Swimmer, a professor in Chapman’s Dodge College of Film and Media Arts, made use of those archives in shooting “Golden State.” Underwritten by the Auto Club of Southern California, the documentary debuted earlier this year along with a permanent Howser exhibit at Chapman.

He also interviewed producers and camera men from “Gold,” as well as high school friends from Gallatin, Tenn., one of whom describes how Howser wrote good-humored stories for their school newspaper.

Yet Swimmer’s research only would reveal only so much about Howser.

“It was paradoxical,” Swimmer said. “On the one hand, he was a very public figure.
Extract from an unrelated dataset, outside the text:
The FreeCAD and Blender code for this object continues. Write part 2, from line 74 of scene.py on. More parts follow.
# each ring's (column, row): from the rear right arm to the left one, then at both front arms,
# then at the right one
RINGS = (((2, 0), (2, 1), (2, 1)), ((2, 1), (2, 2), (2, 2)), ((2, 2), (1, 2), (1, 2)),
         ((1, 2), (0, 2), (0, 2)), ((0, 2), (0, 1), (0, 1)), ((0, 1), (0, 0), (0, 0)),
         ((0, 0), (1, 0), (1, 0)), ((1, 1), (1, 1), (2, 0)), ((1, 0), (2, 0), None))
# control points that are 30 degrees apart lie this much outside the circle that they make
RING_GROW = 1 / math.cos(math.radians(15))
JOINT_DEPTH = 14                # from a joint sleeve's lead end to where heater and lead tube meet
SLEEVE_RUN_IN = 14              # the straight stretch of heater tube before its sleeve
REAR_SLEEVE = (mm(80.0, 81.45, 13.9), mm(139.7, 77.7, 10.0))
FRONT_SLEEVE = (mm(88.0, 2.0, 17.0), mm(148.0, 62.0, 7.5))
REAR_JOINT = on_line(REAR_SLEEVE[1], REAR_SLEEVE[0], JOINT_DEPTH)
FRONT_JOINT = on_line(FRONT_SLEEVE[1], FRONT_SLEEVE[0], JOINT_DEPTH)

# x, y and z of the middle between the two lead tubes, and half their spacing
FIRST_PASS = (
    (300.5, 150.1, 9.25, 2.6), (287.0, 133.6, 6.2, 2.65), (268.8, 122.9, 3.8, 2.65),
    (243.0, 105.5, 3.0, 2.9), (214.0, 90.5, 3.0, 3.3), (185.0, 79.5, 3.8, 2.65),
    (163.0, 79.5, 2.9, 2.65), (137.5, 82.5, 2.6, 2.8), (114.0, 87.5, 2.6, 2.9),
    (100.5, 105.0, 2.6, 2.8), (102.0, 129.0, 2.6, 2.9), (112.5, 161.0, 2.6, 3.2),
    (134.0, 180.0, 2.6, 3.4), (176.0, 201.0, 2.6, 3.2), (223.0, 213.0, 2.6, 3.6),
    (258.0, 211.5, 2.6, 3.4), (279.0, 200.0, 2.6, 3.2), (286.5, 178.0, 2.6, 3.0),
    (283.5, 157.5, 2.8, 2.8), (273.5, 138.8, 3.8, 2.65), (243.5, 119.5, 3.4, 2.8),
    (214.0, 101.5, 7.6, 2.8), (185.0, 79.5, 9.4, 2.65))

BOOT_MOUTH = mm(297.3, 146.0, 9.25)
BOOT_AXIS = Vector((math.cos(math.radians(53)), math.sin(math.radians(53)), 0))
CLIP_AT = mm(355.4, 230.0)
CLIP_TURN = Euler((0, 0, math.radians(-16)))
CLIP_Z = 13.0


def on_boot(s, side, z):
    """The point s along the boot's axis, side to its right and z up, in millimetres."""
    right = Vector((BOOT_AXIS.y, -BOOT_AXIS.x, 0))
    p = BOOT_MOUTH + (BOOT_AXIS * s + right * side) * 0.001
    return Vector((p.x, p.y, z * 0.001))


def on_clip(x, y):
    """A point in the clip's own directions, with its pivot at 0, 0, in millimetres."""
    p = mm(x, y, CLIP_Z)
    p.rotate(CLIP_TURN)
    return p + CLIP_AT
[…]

Everyone seems to know him. (But) he was also an intensely private person. He never gave away anything at all about his private life or his private personality (on the show). If he didn’t have that thick Southern accent, you might not even have known he was not from California.”

His “Gold” colleagues talk about Howser’s work ethic. He might wrap up a day of shooting, then spot a sign leading to an ostrich farm, or a special doll collection, and he and his camera man would pull over to shoot some more.
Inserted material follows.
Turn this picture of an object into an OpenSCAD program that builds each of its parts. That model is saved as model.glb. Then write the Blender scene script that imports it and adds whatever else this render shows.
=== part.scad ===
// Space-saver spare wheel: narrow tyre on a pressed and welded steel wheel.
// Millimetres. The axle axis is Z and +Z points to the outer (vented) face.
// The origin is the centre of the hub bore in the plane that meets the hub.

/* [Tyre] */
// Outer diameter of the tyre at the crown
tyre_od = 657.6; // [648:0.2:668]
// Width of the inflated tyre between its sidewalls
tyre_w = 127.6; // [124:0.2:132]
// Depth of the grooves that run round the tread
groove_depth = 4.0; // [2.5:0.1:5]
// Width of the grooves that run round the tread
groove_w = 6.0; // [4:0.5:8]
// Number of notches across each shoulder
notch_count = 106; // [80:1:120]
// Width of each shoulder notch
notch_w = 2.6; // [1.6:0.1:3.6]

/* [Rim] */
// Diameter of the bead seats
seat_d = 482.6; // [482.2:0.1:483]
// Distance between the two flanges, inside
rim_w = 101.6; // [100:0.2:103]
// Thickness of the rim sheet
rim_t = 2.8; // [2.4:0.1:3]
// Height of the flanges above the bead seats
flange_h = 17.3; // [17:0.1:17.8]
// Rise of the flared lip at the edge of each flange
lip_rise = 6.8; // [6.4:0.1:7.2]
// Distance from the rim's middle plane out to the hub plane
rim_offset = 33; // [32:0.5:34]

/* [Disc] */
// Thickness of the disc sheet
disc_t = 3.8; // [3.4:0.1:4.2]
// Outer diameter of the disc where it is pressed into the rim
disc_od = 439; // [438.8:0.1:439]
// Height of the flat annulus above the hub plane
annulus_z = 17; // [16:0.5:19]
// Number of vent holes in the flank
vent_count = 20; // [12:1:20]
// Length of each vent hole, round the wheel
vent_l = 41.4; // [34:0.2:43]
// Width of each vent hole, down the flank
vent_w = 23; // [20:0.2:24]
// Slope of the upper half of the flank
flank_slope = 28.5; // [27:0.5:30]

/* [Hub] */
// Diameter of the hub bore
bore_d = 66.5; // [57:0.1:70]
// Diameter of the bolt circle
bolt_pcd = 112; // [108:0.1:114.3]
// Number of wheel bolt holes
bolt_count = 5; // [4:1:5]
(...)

Howser was fiercely loyal to his production team, Swimmer said, keeping the same people for years. But he did not hang out with them after work.
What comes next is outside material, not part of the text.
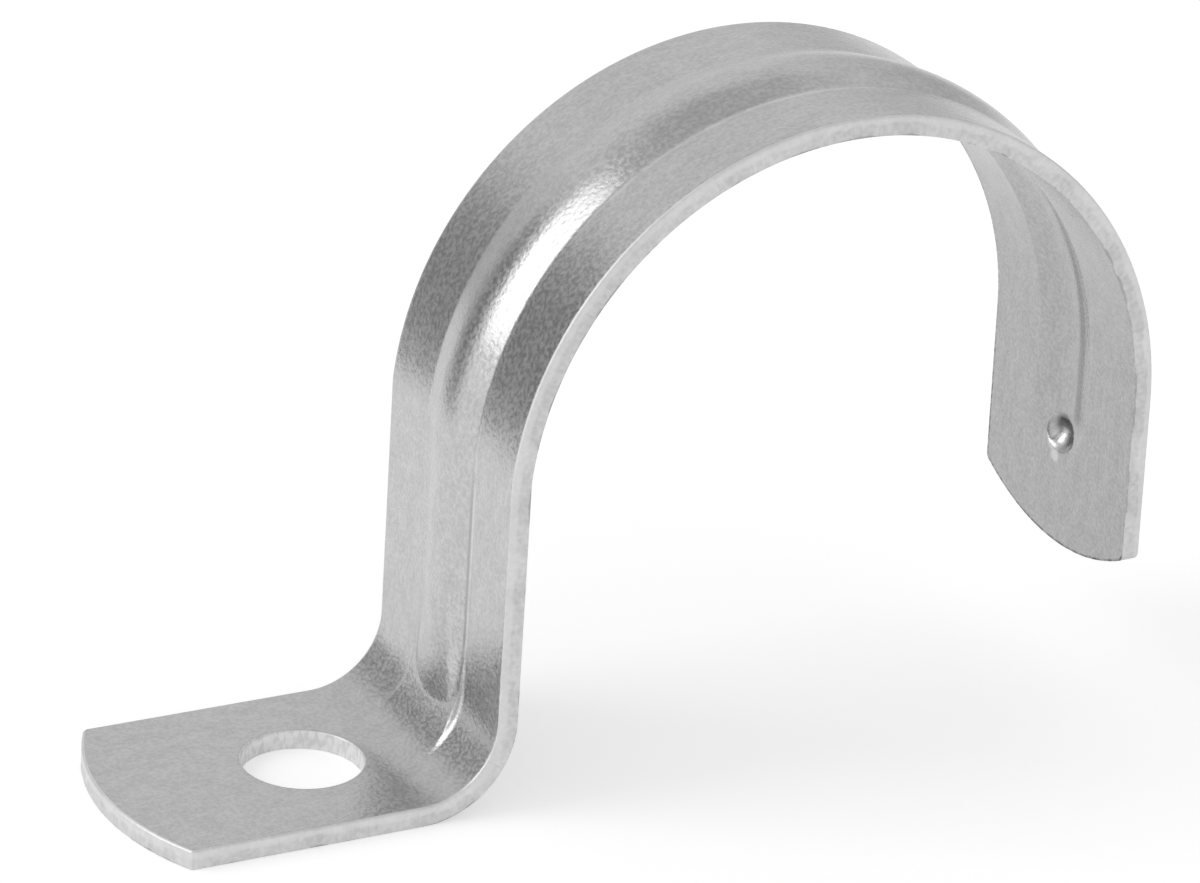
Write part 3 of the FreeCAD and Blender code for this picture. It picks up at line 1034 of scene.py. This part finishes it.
at_end = ramp_value(tree, along, TIP_AT - 3.2, TIP_AT - 2.2)
at_far_edge = product(tree, ramp_value(tree, across, 5.0, 7.0),
                      ramp_value(tree, along, LEG_STARTS, LEG_STARTS + 4))
# painted shadow of the burr along the leg's end and far edge
burr_shadow = product(tree, ramp_value(tree, rim, 0.20, 0.08), inside,
               calc(tree, "MAXIMUM", at_end, at_far_edge))
plated = tint(tree, burr_shadow, plated, BURR_PAINTED_SHADOW)
flat_place = vector_calc(tree, "MULTIPLY", place, (1, 1, 0))
# painted light and shade round the punch mark, on the conduit side
for past, off, gone, full, grey in PUNCH_LIGHT_AND_SHADE:
    from_mark = vector_calc(tree, "DISTANCE", flat_place, (DIMPLE_MM + past, off, 0))
    mark = product(tree, ramp_value(tree, from_mark, gone, full), inside)
    plated = tint(tree, mark, plated, grey)
print("punch mark", round(DIMPLE_MM, 2), "and tip", round(TIP_AT, 2), "mm along")

# %% [markdown]
# Last come the worn edges and the gloss. The speckle works mostly as a bump: it scatters the reflection,
# so it shows most where light and dark meet in the metal. In the foot bend the steel was stretched
# hardest, which opens its grain: the skin is rougher there and its relief stronger. Gloss is also lost
# over the last tenths of a millimetre before a cut edge.

# %% Face wear and gloss
BARE_RUBBED, NICK_DARK = 0.70, 0.20
FACE_ROUGHNESS = 0.23
MORE_IN_SPECKLE, MORE_STRETCHED, MORE_AT_RIM = 0.08, 0.06, 0.20
FACE_RELIEF = 0.025 * MM
PEEL, MORE_PEEL_STRETCHED = 0.70, 0.45     # share of that relief, and what stretching adds
STRETCH_FROM, STRETCH_TO = START["bend"] / MM, START["leg"] / MM + 2
STRETCH_FADE = 4


def metal_surface(tree, metallic, colour, roughness, height, relief_size):
    """Plated metal with its fine relief, wired to the material's output."""
    output = tree.nodes.new("ShaderNodeOutputMaterial")
    metal = tree.nodes.new("ShaderNodeBsdfPrincipled")
    metal.inputs["Metallic"].default_value = metallic
    relief = tree.nodes.new("ShaderNodeBump")
    relief.inputs["Distance"].default_value = relief_size
    tree.links.new(height, relief.inputs["Height"])
    tree.links.new(colour, metal.inputs["Base Color"])
    tree.links.new(roughness, metal.inputs["Roughness"])
    tree.links.new(relief.outputs["Normal"], metal.inputs["Normal"])
    tree.links.new(metal.outputs[0], output.inputs["Surface"])


plated = tint(tree, face_wear["Rubbed"], plated, BARE_RUBBED)
plated = tint(tree, face_wear["Nicks"], plated, NICK_DARK)
stretched = product(tree, ramp_value(tree, along, STRETCH_FROM - STRETCH_FADE, STRETCH_FROM),
                    ramp_value(tree, along, STRETCH_TO + STRETCH_FADE, STRETCH_TO))
roughness = calc(tree, "MULTIPLY_ADD", face_skin["Speckle"], MORE_IN_SPECKLE, FACE_ROUGHNESS)
roughness = calc(tree, "MULTIPLY_ADD", stretched, MORE_STRETCHED, roughness)
roughness = calc(tree, "ADD", roughness, ramp_value(tree, rim, 0.30, 0.12, 0.0, MORE_AT_RIM))
orange_peel = calc(tree, "MULTIPLY_ADD", stretched, MORE_PEEL_STRETCHED, PEEL)
metal_surface(tree, 1.0, plated, roughness, product(tree, face_skin["Height"], orange_peel), FACE_RELIEF)
print("steel stretched from", round(STRETCH_FROM, 1), "to", round(STRETCH_TO, 1), "mm along")

# %% [markdown]
# The cut edges. A sheared edge has a smooth burnished band where the blade slid in and a duller, torn
# band where the steel then broke, with fine lines straight through the sheet. The border between them
# wanders. Plated over, the cut is lighter and more matt than the faces. Along the lower rim a thin dark
# line of painted shadow stands for the shade under its burr.

# %% Cut-edge tone
# the last grey is both the painted shadow under the burr and the hole wall's drag streaks
EDGE_BURNISHED, EDGE_TORN, EDGE_SHADOW_AND_STREAK = 0.75, 0.54, 0.40

edge_zinc, tree = new_material("zinc_plated_cut_edge")
edge_skin = use_group(tree, skin, Grains_per_mm=2.6, Clouds_per_mm=0.7)
place, along, across, through = blank_axes(tree)
wander = calc(tree, "MULTIPLY_ADD", edge_skin["Clouds"], 0.30, through)
burnished = ramp_value(tree, wander, 0.80, 1.05)
shear_lines = blank_noise(tree, (1, 1, 0.12), 5.5, 2.0, 0.6, offset=3.0)
patchy = weighted_sum(tree, (edge_skin["Clouds"], 0.45), (edge_skin["Speckle"], 0.4),
                      (ramp_value(tree, shear_lines, 0.35, 0.65), 0.15))
cut = tint(tree, patchy, EDGE_TORN, EDGE_BURNISHED)
cut = tint(tree, product(tree, burnished, 0.5), cut, EDGE_BURNISHED)
# painted shadow under the burr along the lower rim
cut = tint(tree, ramp_value(tree, wander, 0.20, 0.08), cut, EDGE_SHADOW_AND_STREAK)
print("burnished", EDGE_BURNISHED, "torn", EDGE_TORN, "line", EDGE_SHADOW_AND_STREAK)

# %% [markdown]
# The hole's wall is lightened as a painted reflection of the bright surroundings it faces, with darker
# streaks where the punch dragged. Right under the outer face, where the blade pulled the metal down with
# it, every cut edge is a little more matt.

# %% Hole wall and edge gloss
BORE_PAINTED_REFLECTION = 0.88
EDGE_METALLIC = 0.6        # a rough cut also scatters light as a matt grey does
TORN_ROUGHNESS, BURNISHED_ROUGHNESS, MORE_UNDER_FACE = 0.46, 0.34, 0.14
EDGE_RELIEF = 0.018 * MM
HOLE_MIDDLE = (HOLE_S / MM, 0, SHEET_T / MM / 2)
WALL_AT = HOLE_R / MM

from_middle = vector_calc(tree, "DISTANCE", place, HOLE_MIDDLE)
in_bore = ramp_value(tree, from_middle, WALL_AT + 0.6, WALL_AT + 0.4)
# painted reflection: the hole's wall is lightened
cut = tint(tree, product(tree, in_bore, 0.6), cut, BORE_PAINTED_REFLECTION)
streaks = blank_noise(tree, (1, 1, 0.40), 3.4, 2.0, offset=9.0)
cut = tint(tree, product(tree, in_bore, ramp_value(tree, streaks, 0.44, 0.62, 0.0, 0.30)), cut, EDGE_SHADOW_AND_STREAK)
roughness = ramp_value(tree, burnished, 0.0, 1.0, TORN_ROUGHNESS, BURNISHED_ROUGHNESS)
roughness = calc(tree, "ADD", roughness, ramp_value(tree, through, 1.12, 1.26, 0.0, MORE_UNDER_FACE))
height = calc(tree, "MULTIPLY_ADD", shear_lines, 0.2, edge_skin["Height"])
metal_surface(tree, EDGE_METALLIC, cut, roughness, height, EDGE_RELIEF)
print("hole wall up to", round(WALL_AT + 0.4, 2), "mm from its middle")

# %% [markdown]
# The first finish is for the faces and the second for the cut, as the faces were numbered on the blank.

# %% Put the finishes on
strip.data.materials.append(face_zinc)
strip.data.materials.append(edge_zinc)
print("finishes:", [m.name for m in strip.data.materials])

# %% [markdown]
# Colours are shown as they are written.

# %% Finish
bpy.context.scene.view_settings.view_transform = "Standard"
“When the camera was off, he led his own life,” Swimmer said.

Swimmer will appear at the Crest with “Golden State of Mind,” technically one of two opening-night films at the Sacramento Film and Music Festival, running through Sunday. “Headless,” a psychological thriller shot in Amador County and directed by Sacramento’s Toby Lawrence, plays at 9 p.m. Friday.

Howser and “Headless” make an unlikely pair. But SFMF directors Nathan Schemel and Tony Sheppard have learned a few things about programming over the years. The festival once was 10 days long. But attendance sagged during the weekdays bridging weekend programs.

Sheppard, a recreation and leisure studies professor at California State University, Sacramento, and Schemel, a film instructor at the Art Institutes of California – Sacramento, finance and program the festival themselves. They do it for the love of film. But they still need people to show up on all the festival’s days.

Last year’s event was five days. This year, Schemel and Sheppard are trying just three days but “packing it to the gills,” Schemel said.

Thus an opening-night double feature. And one with a strong local presence – if you count footage of Howser climbing into the Capitol dome.

Schemel and Sheppard program films from all over the world. But what brings in the bigger audiences, the pair have learned over the years, are locally based projects. Whether it is a feature-length narrative like “Headless,” or the long-running festival shorts programs Sac Music Seen (6 p.m. Saturday), which pairs local bands and filmmakers to make music videos, and “10 x 10” film challenge (6 p.m. Sunday), which gives directors 10 days to shoot 10-minute films, people want to “support their own,” Schemel said.

That desire thankfully has corresponded with a rise in quality among local films. The festival got started just as digital filmmaking technology was taking hold.

Now, there are “better cameras, better training from the colleges around town and just a more supportive community” than existed 14 years ago, Schemel said.

“Headless” should bring with it a built-in audience from the Art Institute. Lawrence, a film instructor there, shot his film over seven days in early 2013 in Sutter Creek and the tiny Gold Rush town of Volcano. The shoot included snow on the ground Lawrence had not anticipated given his locations’ elevation. “Headless” featured a production crew that was “about 90 percent” Art Institute students, he said.

The film stars Emily Jackson, who has appeared on the TV show “Fringe.” She plays a woman investigating the death of her sister under the guise of devoting her academic thesis to the legend of a frontier girl beheaded in the 1800s.

Lawrence said “Headless,” despite a horror-declarative title, is not pure horror.

“I am trying to bring the genre people and the people who love art film together” with “Headless,” he said. Holder of a directing MFA from Southern California’s California Institute of the Arts, Lawrence said he comes from an art-film background.

“Headless,” upon close inspection, is not all that removed from the Howser film preceding it on Friday evening. Howser also visited Volcano, and in “Golden State of Mind,” Volcano resident Adam Gottstein speaks eloquently about Howser’s populism.

Imagine what might have happened had Howser stumbled upon “Headless” director Lawrence and crew on location in Gold Country, shooting a chiller made more chilly by unexpected snow.

Seeing a Mother Lode of potential puns and opportunities for historical lessons, Howser no doubt would have pulled over immediately and told his camera man to start shooting.